The importance of preparing for school early has been emphasized time and again throughout the years. Kids need an early start on learning, such as reading and math, in order to succeed in school, especially if they’re from a lower socioeconomic background. But parents shouldn’t only be focusing on a child’s intelligence, a new review finds. They should also be nurturing their kids personalities.

Dr. Arthur Poropat, from Griffith University’s School of Applied Psychology, found that personality might be a greater predictor of academic success than intelligence alone. “With respect to learning, personality is more useful than intelligence for guiding both students and teachers,” he said in a press release.

That’s not to downplay the importance of intelligence in academic success. But when you have a child who’s reserved, introverted, and sometimes antisocial — but smart — it’s obviously going to be harder to get them out of that shell, and proactively engaging in their education. Kids with higher scores on the five fundamental personality factors, specifically openness and conscientiousness, are more likely to engage in their education, whether it’s through talking with teachers, helping other kids out, or just plain working hard all the time.

“In practical terms, the amount of effort students are prepared to put in, and where that effort is focused, is at least as important as whether the students are smart,” Poropat said. “And a student with the most helpful personality will score a full grade higher than an average student in this regard.” Some research has shown that students who believe they’re smart enough don’t continuously put that effort in, which ultimately causes them to lag behind.

It’s in the five personality factors, which also include agreeableness, extraversion, and emotional stability, that strategies for active learning emerge, Poropat found. But it makes sense why conscientiousness and openness were the most predictive. After all, it’s hard work and curiosity (both are other words for the personality factors, respectively) that help us achieve most things, regardless of how smart we are.

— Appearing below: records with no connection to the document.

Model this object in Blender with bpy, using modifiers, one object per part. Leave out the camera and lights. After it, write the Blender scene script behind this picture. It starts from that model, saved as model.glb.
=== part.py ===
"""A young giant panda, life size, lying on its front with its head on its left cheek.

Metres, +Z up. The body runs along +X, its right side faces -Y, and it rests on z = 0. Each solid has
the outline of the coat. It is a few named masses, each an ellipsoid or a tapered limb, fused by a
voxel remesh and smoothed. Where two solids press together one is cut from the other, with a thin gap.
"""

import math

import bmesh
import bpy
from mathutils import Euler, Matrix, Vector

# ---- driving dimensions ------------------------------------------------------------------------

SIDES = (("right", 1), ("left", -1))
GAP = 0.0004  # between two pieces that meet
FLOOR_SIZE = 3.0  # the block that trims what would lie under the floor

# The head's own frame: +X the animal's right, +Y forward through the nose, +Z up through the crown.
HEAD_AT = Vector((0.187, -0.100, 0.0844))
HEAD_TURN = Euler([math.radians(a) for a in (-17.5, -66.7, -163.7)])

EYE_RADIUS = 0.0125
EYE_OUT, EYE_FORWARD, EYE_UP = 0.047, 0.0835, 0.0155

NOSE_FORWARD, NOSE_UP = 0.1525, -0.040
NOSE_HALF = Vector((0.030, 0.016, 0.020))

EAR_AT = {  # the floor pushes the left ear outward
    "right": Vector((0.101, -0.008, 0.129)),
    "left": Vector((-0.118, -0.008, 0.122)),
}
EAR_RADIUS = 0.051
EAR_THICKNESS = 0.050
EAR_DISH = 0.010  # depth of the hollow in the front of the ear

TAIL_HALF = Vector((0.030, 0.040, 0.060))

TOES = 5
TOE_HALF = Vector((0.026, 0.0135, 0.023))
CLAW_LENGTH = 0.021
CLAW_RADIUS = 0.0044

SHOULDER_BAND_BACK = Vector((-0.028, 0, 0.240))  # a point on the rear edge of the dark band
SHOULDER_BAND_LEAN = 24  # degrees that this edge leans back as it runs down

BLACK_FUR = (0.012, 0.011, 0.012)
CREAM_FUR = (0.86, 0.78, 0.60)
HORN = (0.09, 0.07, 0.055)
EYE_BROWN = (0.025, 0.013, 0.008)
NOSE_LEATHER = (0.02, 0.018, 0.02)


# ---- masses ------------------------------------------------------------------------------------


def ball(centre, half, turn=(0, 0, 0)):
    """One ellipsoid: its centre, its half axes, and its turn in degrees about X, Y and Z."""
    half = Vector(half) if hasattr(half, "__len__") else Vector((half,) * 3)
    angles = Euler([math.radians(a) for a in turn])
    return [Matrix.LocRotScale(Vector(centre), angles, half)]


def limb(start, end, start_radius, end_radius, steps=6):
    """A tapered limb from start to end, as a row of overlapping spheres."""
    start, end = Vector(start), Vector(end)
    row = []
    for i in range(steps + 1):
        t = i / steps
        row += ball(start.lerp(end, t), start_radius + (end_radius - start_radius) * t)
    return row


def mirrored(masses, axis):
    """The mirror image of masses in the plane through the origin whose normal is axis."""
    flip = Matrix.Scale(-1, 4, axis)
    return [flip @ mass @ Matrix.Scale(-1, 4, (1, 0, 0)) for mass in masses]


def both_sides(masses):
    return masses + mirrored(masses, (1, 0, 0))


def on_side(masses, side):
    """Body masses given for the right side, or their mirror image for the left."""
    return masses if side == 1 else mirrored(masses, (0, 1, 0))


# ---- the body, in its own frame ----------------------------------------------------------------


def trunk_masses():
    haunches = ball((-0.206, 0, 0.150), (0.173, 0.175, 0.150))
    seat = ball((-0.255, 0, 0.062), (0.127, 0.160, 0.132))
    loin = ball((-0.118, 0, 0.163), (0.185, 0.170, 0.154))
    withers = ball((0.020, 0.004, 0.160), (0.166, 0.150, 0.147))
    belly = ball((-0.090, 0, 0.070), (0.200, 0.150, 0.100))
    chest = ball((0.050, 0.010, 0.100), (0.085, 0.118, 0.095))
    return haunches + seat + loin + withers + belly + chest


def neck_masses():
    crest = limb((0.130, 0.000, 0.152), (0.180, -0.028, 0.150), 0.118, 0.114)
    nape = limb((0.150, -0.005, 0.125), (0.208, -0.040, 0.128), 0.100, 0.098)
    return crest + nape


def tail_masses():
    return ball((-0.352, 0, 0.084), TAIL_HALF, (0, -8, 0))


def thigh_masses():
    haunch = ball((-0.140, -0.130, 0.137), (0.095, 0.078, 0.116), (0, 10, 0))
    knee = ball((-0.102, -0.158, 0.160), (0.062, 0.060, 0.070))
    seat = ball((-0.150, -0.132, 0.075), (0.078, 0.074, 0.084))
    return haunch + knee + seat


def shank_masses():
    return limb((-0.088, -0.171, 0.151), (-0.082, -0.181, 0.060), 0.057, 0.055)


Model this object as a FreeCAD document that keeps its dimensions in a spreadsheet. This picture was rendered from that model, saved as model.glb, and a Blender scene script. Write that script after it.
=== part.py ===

Poropat also found that students’ ratings of their own personalities were able to predict university success just as much as intelligence scores. But when he asked people who knew the students well to rate their personalities, their predictions were four times more accurate at predicting grades.

Other studies have found that these personality benefits carry over into adulthood. In one study from 2012, people who were considered most popular among a group of high school alumni earned an average of two percent more 35 years after graduating than their not-so-popular counterparts. The reason for this, simply, boils down to the fact these participants cultivated the parts of their personalities that would help them connect with people later on, thus encountering more opportunities.

The good news to take away from Poropat’s research is that personality is ever-changing — at least until about 30 years old. That gives us plenty of time to work on ourselves, and to stoke qualities of openness and conscientiousness into our own being. Poropat says educators have already trained these qualities into some students. “By contrast, there is little evidence that intelligence can be ‘taught,’ despite the popularity of brain-training apps.” In other words, if you fall short on the intelligence spectrum, start working on your personality.